Illustrated story of water damage

The southern porch on the keepers house is one of my favourite rooms.  On sunny days the multiple windows act like a green house, warming up the room to very comfortable temperatures even without heat on.  However, it was also one of the most damaged rooms in the entire duplex.  Other than the water damage from the flashing leaking around the western chimney, no where was there as much water damage as in the southern porch.

Southern porch on keepers house - sun porch
Some of the problem was the windows.  The storm windows were missing, much of the window glazing was gone or in bad shape letting water in, and the single pane windows sweat and frost over.  The ceiling showed signs of water damage from the roof.  The roof itself had two layers, asphalt shingles and rolled roofing but still the water came in.  The walls were often wet after it rained and the dry wall was crumbling and mouldy.  The window trim was turning black in places from the constant water penetration.

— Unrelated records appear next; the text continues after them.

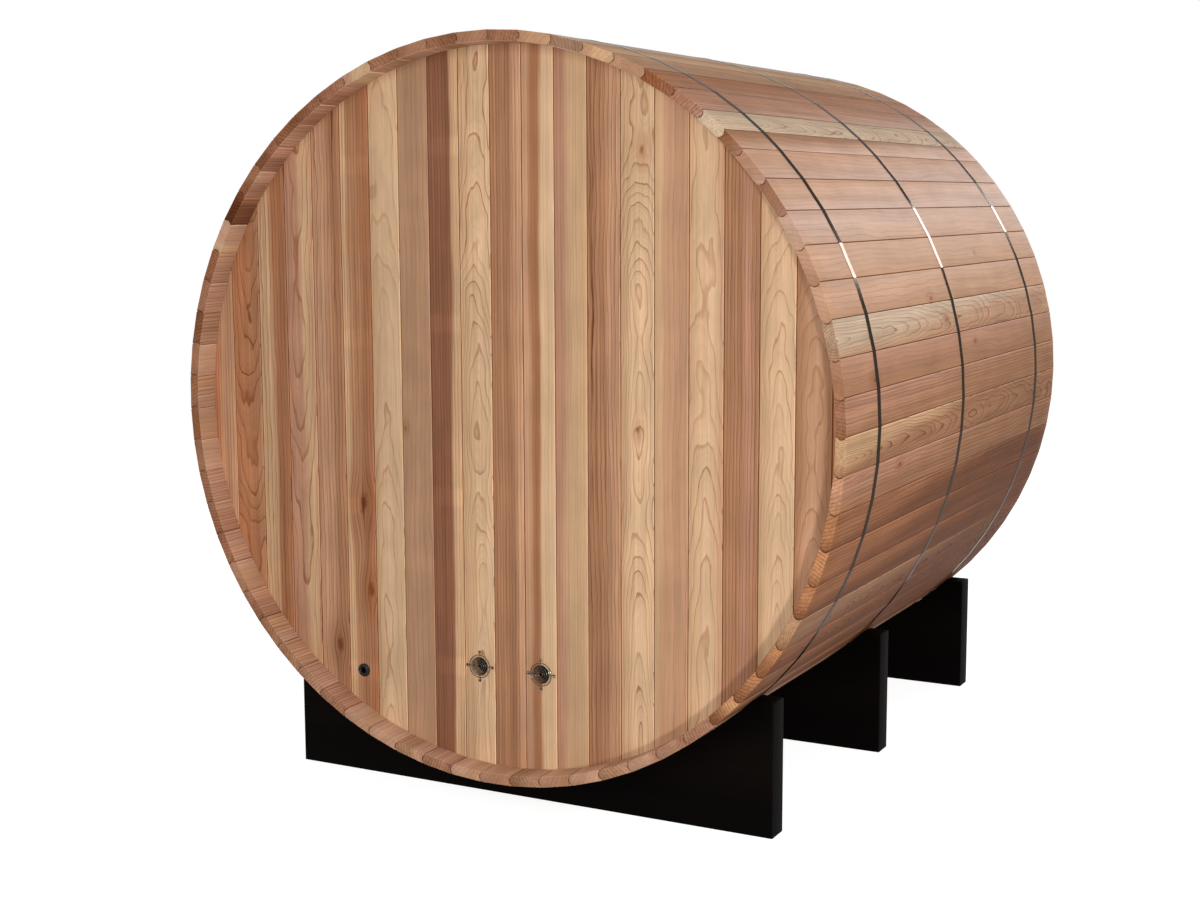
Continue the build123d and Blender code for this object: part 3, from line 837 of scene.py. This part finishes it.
VENT_X = {"left": VENT_WALL_SHIFT - BOARD_PITCH, "right": VENT_WALL_SHIFT + BOARD_PITCH}
VENT_Z = AXIS_HEIGHT + 0.244 - INNER_RADIUS
VENT_BORE = 0.022
GLAND_X = VENT_WALL_SHIFT - 5 * BOARD_PITCH
GLAND_Z = AXIS_HEIGHT + 0.193 - INNER_RADIUS
GLAND_BORE = 0.0128

VENT_WALL_LOOKS = {
    -10: look("rust tan", "straight", (0.0, 0.03), 0.01),
    -9: look(
        "rust red brown", "cathedral", (0.0, 0.03), 0.03,
        pith=(0.012, 0.080, 0.0076), taper=-0.09, contrast=0.9,
    ),
    -8: look("straw red", "rift", (-0.002, 0.03), 0.010),
    -7: look("rose straw tan", "soft", (0.004, 0.034), 0.010, taper=-0.03, contrast=0.8),
    -6: look(
        "tan brown", "rift", (0.004, 0.03), 0.012,
        vein=(0.021, 0.55, 0.35), knots=[(0.014, -0.62, 0.012)],
    ),
    -5: look(
        "straw brown red", "straight", (-0.022, 0.012), 0.006,
        knots=[(0.010, -0.25, 0.016), (0.028, -0.47, 0.012)], marks=(0.10, 0.1),
    ),
    -4: look("straw cream", "soft", (-0.02, 0.03), 0.02, contrast=0.45),
    -3: look("taupe", "plain", marks=(0.05, 0.4), knots=[(-0.034, -0.05, 0.004)]),
    -2: look("plum plum straw", "straight", (-0.02, 0.018), 0.006, contrast=0.8, marks=(0.14, 0.0)),
    -1: look("straw cream", "squiggle", (-0.01, 0.03), 0.02),
    0: look("brown tan", "straight", (0.02, 0.05), 0.012),
    1: look("tan red cream", "straight", (-0.022, 0.004), 0.007, contrast=0.4),
    2: look("rose straw", "straight", (-0.016, 0.02), 0.012, contrast=0.4),
    3: look(
        "brown brown tan", "rift", (-0.015, 0.01), 0.012,
        contrast=1.2, vein=(-0.030, 0.42, 0.42), streaks=0.4,
    ),
    4: look(
        "straw cream", "squiggle", (-0.02, 0.02), 0.02,
        knots=[(0.012, 0.62, 0.008), (0.002, -0.02, 0.005)],
    ),
    5: look("straw tan tan", "plain", (-0.022, 0.0), 0.008, lean=-0.012),
    6: look("straw cream tan", "soft", (-0.02, 0.03), 0.02, contrast=0.55),
    7: look("brown rose brown", "straight", (0.0, 0.024), 0.01),
    8: look("straw cream", "squiggle", (-0.02, 0.02), 0.02, contrast=0.5),
    9: look("brown tan brown", "cathedral", (-0.02, 0.02), 0.02, contrast=0.45),
    10: look("rust red", "straight"),
}


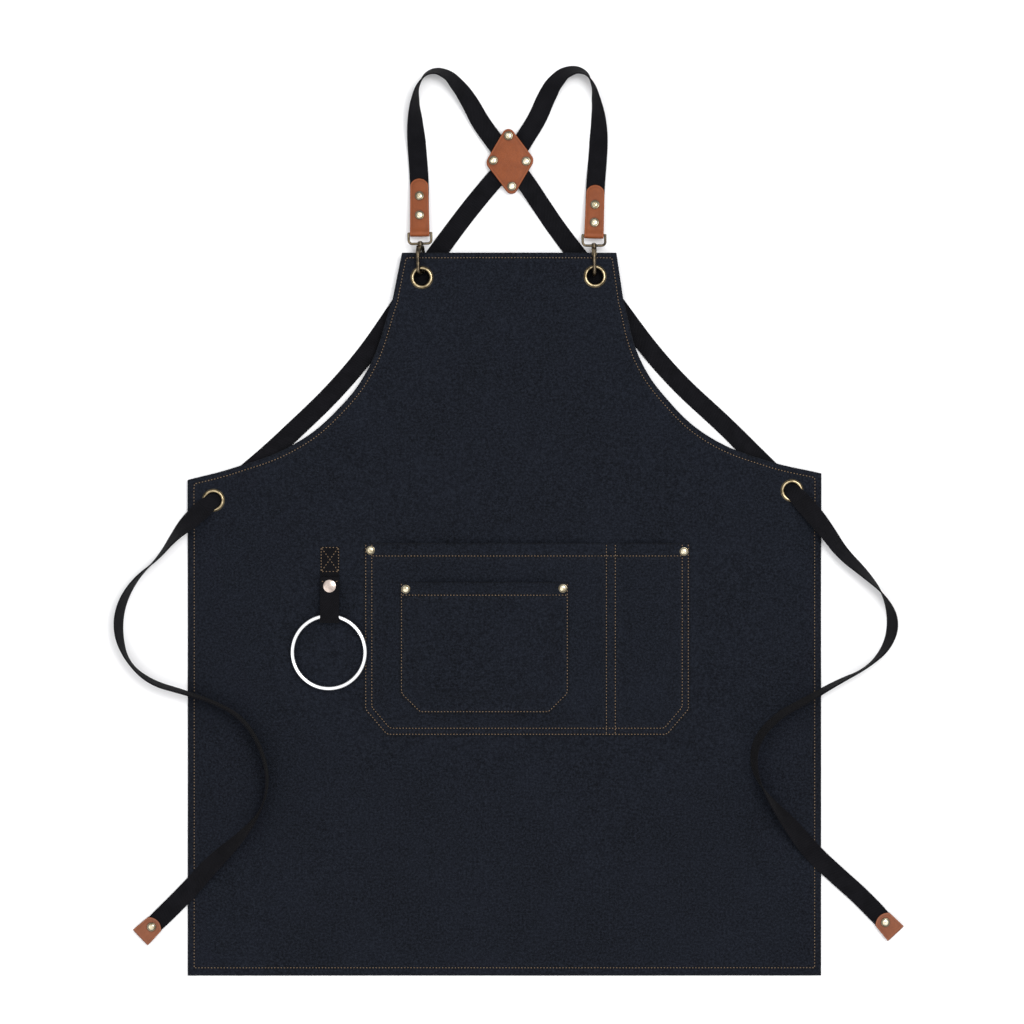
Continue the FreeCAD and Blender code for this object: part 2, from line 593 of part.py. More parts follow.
def snap_hook():
    """Swivel post, shank with two ears for the gate, and the wire bent round to a nose."""
    def at(past, height):
        return Vector(0, hook_y(past), height)

    corner = HOOK_CORNER
    bend = corner * math.sqrt(0.5)
    far = HOOK_REACH
    low, high = -HOOK_HALF, HOOK_HALF
    wire = rod([
        Part.makeLine(at(9.0, low), at(far - corner, low)),
        Part.Arc(at(far - corner, low), at(far - corner + bend, low + corner - bend),
                 at(far, low + corner)).toShape(),
        Part.makeLine(at(far, low + corner), at(far, high - corner)),
        Part.Arc(at(far, high - corner), at(far - corner + bend, high - corner + bend),
                 at(far - corner, high)).toShape(),
        Part.makeLine(at(far - corner, high), at(NOSE, high))], WIRE_R)
    shank = profile_x([(hook_y(2.0), -3.2), (hook_y(2.0), 3.2), (hook_y(4.6), 5.0), (hook_y(7.0), 6.5),
                       (hook_y(9.2), 6.3), (hook_y(10.4), 4.6), (hook_y(6.6), 1.0), (hook_y(6.6), -2.4),
                       (hook_y(10.4), -5.2), (hook_y(11.6), -8.2), (hook_y(9.4), -8.4),
                       (hook_y(6.0), -6.6), (hook_y(3.4), -4.4)], -EAR_WIDTH / 2, EAR_WIDTH / 2)
    taper = Part.makeCone(4.4, EAR_WIDTH * 1.6, 14, at(1.8, 0), Vector(0, -1, 0))
    shank = shank.common(taper)
    slot = Part.makeBox(GATE_WIDTH + 0.4, 12, 9, Vector(-GATE_WIDTH / 2 - 0.2, hook_y(14.6), 1.2))
    post = Part.makeCylinder(SWIVEL_R, BOSS_LENGTH + 1.2, at(-BOSS_LENGTH / 2 - 0.6, 0), Vector(0, -1, 0))
    head = domed(SWIVEL_HEAD_R, 0, 1.2)
    head.rotate(Vector(0, 0, 0), Vector(1, 0, 0), -90)
    head.translate(at(-BOSS_LENGTH / 2 - 0.15, 0))
    collar = Part.makeCylinder(COLLAR_R, 1.4, at(BOSS_LENGTH / 2 + 0.15, 0), Vector(0, -1, 0))
    shape = shank.cut(slot).fuse([wire, post, head, collar])
    pin_start = at(*GATE_PIN) - Vector(EAR_WIDTH / 2 + 1, 0, 0)
    pin_hole = Part.makeCylinder(GATE_PIN_R + 0.02, EAR_WIDTH + 2, pin_start, Vector(1, 0, 0))
    return shape.cut(pin_hole)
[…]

The first attempt to stop the water coming in was to strip all the roofing material and reshingle it but water still came in.  The cedar shingles were peculiar under two windows that are over the southern porch, much too thick than they should be so it was decided to tear off the cedar shingles under the windows and see what was going on.  Once the step flashing was exposed, where it was attached to the walls of the house, great holes in it were visible, however, the flashing extending under the asphalt shingles looked good.  This was definitely one of the sources of water penetration and because the boards run diagonally, water from anywhere along the step flashing would be directed into the walls in the sun porch on both sides because the boarding changed directions in the middle of the house with both sides directing water back to the sun porch.
Corroded flashing under the cedar shingles. 
Keepers house during construction in 1958.  Note the diagonal sheathing boards.
Investigating where the water was getting in - not under the window but from above and travelling down the diagonal sheathing into the southern porch.
Looking at the water damage on the inside of the southern porch walls, coming from the main house (blackened wood).
The peculiar thick shingles were explained by a lack of knowledge of the person who tried to fix the leaks at one point, perhaps when the southern porch roof was reshingled and flashing replaced.  Instead of tapering the ends of each shingle as they worked up the wall, full thickness shingles were layered on top of each other causing the thickness to become unwieldy.  The shingles also did not extend up into the groove under the window sill allowing water to be blown up and under the shingles and thence down the walls.  The shingles between the two windows above the sun porch were bulging so the entire wall was stripped and the flashing replaced.
Incorrect layering of cedar shingles above the southern porch which covered corroded flashing.
Stripping off all of the cedar shingles and flashing above the roof on the southern porch to redo and stop the water penetration into the southern porch.
New step flashing.  The roof had been reshingled and the new shingles had to be removed so the flashing could be replaced.  The corroded flashing couldn't be seen because of the incorrect layering of the cedar shingles.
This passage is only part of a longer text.